Saturday, 13 June 2026

'The House That Called Her Mother' by Anatoly Loginov

Mara knew the mistake the moment the door groaned behind her. Low. Tired. Like the house had waited too long. Dust swirled around her ankles. Alive. Curious. Then the whisper.

“Mama…”

It wasn’t a voice. Not exactly. Just wood stretching wrong. Pipes ticking. Shadows reaching too far. But she heard it. Clear.

She left for a hotel that afternoon. Slept poorly. Woke to a mirror cracking sharply. She didn’t understand. By morning, she was back. The house welcomed her with thick, feverish warmth, and it felt alive, aware, patient.

“I’m not her,” she whispered.

The walls didn’t care. They knew her blood. Her scent.

She scrubbed floors until her hands bled. Tossed old clothes and boxes. Nothing changed. Cabinet doors swung open on their own. Hallway lights flickered. At night, the floorboards tightened around her bed. Hungry. Thin.

“Mama…”

Warm breath brushed her neck. Too close. Too real.

On the tenth night, the house shook.

“I can’t give you what you want,” she yelled.

Upstairs, a door slammed. Windows rattled.

“But I can’t leave either.”

Silence fell. Then something shifted inside the walls. Slow. Deliberate. Thinking.

Mara pressed her palm to the peeling wallpaper. It burned. Fire hot.

“Alright,” she breathed. “I’ll stay. For now.”

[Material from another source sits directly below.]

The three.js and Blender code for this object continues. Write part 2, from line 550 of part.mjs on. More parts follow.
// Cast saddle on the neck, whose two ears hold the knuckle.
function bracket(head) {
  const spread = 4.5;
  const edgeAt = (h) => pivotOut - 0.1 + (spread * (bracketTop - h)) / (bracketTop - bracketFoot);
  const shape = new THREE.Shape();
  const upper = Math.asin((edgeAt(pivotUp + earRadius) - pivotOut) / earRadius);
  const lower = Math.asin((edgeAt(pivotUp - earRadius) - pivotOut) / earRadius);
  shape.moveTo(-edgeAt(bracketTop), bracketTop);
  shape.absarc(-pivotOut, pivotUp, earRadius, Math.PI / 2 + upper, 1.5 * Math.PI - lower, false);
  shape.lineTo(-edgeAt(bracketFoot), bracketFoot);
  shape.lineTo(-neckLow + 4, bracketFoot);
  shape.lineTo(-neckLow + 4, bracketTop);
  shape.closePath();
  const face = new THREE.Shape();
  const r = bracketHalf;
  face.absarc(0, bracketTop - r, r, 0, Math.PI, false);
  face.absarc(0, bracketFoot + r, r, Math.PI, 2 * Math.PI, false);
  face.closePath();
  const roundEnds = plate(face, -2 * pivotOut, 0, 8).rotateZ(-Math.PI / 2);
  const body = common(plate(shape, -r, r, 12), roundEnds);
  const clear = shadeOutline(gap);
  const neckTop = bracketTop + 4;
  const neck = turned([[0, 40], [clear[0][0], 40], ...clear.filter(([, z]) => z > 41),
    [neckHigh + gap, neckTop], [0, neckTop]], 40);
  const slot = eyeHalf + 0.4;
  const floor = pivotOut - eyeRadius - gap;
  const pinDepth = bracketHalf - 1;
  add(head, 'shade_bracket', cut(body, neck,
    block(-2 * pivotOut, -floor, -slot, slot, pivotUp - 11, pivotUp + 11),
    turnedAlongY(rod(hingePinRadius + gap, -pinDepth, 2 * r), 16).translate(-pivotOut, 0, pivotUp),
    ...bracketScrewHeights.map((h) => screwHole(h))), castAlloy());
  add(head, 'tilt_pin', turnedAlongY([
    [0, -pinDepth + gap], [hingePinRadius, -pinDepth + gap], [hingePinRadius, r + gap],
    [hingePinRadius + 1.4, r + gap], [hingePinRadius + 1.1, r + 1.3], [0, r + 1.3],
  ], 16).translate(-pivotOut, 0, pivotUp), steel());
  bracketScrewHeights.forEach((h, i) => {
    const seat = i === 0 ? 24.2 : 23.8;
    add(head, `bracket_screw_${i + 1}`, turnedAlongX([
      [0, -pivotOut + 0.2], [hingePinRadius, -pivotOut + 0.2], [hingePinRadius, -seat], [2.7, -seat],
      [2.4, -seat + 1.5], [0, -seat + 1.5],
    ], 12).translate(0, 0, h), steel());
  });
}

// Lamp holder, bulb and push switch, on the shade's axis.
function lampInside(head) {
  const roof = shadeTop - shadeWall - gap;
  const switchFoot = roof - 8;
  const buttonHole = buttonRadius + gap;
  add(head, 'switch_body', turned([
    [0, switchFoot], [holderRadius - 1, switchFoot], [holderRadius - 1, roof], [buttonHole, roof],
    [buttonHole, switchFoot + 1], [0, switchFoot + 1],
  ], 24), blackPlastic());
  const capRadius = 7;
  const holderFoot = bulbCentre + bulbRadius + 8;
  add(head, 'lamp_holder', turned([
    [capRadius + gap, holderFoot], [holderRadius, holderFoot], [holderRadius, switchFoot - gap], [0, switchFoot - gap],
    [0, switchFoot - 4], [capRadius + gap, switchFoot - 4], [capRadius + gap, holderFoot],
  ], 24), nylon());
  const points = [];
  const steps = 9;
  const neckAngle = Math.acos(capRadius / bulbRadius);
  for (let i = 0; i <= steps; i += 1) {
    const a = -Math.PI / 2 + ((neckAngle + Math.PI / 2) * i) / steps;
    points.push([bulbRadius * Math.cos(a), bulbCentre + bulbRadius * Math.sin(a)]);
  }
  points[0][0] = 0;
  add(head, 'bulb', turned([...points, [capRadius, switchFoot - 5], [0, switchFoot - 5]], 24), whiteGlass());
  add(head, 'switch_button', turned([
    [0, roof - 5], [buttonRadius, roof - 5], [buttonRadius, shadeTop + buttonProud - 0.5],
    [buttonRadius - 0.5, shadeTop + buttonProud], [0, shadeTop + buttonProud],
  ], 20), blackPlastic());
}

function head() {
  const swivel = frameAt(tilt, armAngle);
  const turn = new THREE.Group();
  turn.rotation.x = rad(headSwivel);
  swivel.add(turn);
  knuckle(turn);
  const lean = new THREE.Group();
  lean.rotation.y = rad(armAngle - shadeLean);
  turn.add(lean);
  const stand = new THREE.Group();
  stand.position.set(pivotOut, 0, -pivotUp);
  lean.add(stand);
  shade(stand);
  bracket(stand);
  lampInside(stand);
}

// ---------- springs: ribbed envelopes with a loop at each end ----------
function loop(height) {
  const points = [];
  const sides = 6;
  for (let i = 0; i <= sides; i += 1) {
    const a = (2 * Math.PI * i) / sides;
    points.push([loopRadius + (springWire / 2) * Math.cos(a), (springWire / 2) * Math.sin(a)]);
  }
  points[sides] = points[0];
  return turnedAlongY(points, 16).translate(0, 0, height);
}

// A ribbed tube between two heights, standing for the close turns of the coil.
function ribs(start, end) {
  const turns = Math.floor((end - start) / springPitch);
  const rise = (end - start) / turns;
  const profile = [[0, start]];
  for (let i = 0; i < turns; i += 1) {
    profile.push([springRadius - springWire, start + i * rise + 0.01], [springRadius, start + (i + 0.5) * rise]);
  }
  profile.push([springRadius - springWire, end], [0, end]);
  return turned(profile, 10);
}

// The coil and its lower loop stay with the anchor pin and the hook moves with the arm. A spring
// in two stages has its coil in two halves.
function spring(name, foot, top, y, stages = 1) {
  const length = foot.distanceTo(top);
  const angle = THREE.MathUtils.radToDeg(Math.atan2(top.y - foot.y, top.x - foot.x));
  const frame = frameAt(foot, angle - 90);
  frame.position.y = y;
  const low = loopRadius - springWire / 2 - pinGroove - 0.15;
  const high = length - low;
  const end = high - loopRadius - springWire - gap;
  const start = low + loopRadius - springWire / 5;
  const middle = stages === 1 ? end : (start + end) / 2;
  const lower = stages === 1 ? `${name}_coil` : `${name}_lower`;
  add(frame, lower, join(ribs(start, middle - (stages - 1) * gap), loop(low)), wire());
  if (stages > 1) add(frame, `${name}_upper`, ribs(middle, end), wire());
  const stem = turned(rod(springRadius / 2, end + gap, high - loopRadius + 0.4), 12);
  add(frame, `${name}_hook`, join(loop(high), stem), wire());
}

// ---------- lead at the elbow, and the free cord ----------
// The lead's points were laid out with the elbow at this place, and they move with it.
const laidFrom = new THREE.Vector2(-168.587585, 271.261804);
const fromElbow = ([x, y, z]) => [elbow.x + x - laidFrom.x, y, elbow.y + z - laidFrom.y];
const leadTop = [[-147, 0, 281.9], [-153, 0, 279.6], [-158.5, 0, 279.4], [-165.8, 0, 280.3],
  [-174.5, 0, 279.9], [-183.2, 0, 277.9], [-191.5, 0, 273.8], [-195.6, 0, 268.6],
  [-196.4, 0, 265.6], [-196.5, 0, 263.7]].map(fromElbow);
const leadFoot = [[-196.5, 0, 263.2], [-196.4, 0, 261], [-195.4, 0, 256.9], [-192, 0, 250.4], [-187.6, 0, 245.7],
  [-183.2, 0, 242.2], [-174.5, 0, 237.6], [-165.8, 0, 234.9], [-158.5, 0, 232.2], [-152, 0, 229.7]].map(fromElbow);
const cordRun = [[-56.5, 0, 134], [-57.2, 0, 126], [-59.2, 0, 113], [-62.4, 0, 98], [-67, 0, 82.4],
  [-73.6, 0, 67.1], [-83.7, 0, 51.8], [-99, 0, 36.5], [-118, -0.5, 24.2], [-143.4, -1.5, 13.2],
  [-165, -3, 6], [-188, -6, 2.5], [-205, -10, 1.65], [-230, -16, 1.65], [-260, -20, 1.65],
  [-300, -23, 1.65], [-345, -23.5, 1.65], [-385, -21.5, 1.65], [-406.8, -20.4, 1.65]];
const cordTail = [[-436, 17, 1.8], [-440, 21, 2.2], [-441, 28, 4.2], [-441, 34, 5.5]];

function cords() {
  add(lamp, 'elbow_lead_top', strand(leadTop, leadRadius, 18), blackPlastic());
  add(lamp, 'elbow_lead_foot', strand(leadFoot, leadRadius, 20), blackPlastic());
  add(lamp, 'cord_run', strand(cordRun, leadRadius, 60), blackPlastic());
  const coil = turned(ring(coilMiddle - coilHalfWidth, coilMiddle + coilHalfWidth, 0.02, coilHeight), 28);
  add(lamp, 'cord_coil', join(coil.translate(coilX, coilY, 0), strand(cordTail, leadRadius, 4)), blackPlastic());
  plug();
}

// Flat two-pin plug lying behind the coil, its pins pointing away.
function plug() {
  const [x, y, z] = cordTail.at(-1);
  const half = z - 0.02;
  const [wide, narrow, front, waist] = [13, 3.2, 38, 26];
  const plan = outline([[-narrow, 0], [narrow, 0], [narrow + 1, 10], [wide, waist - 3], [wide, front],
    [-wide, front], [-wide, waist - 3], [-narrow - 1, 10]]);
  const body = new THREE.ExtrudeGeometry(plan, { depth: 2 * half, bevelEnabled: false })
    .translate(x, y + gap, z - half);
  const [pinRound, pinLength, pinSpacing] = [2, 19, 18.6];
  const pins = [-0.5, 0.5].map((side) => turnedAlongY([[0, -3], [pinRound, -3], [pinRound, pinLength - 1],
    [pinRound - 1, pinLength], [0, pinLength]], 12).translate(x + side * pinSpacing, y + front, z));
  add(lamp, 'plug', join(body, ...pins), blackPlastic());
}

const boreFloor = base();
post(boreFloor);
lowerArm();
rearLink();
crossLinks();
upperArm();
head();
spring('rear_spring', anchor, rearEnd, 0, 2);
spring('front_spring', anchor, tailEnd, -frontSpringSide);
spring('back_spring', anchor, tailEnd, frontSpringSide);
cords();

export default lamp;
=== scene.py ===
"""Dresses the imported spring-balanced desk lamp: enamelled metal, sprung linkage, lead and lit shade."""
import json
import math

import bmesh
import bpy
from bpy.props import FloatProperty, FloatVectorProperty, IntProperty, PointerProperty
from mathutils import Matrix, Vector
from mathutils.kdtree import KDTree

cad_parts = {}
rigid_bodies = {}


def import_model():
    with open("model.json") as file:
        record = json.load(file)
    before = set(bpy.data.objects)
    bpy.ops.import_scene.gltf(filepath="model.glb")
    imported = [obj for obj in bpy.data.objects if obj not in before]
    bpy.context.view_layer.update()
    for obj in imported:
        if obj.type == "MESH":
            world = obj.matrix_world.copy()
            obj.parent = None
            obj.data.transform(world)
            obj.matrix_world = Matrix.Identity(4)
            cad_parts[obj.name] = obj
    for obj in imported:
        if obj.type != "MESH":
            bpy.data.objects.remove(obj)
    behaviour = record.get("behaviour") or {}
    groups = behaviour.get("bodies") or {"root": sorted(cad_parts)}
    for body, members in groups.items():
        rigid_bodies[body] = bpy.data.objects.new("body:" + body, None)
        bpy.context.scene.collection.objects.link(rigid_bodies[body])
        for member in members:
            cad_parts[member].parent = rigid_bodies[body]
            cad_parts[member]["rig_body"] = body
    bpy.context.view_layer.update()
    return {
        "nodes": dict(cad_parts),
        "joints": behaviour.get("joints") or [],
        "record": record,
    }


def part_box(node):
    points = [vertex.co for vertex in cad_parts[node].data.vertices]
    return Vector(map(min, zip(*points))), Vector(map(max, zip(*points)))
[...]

The house exhaled. Long. Trembling. The wall leaned into her hand like a child finally lifted.

She tried to pull away.

The wallpaper clung. Warm. Alive. Insistent.

It would not let go.



Anatoly Loginov is a clinical psychologist and writer based in Saint Petersburg. His work has appeared in Asymptote, Space and Time Magazine, and Druzhba Narodov.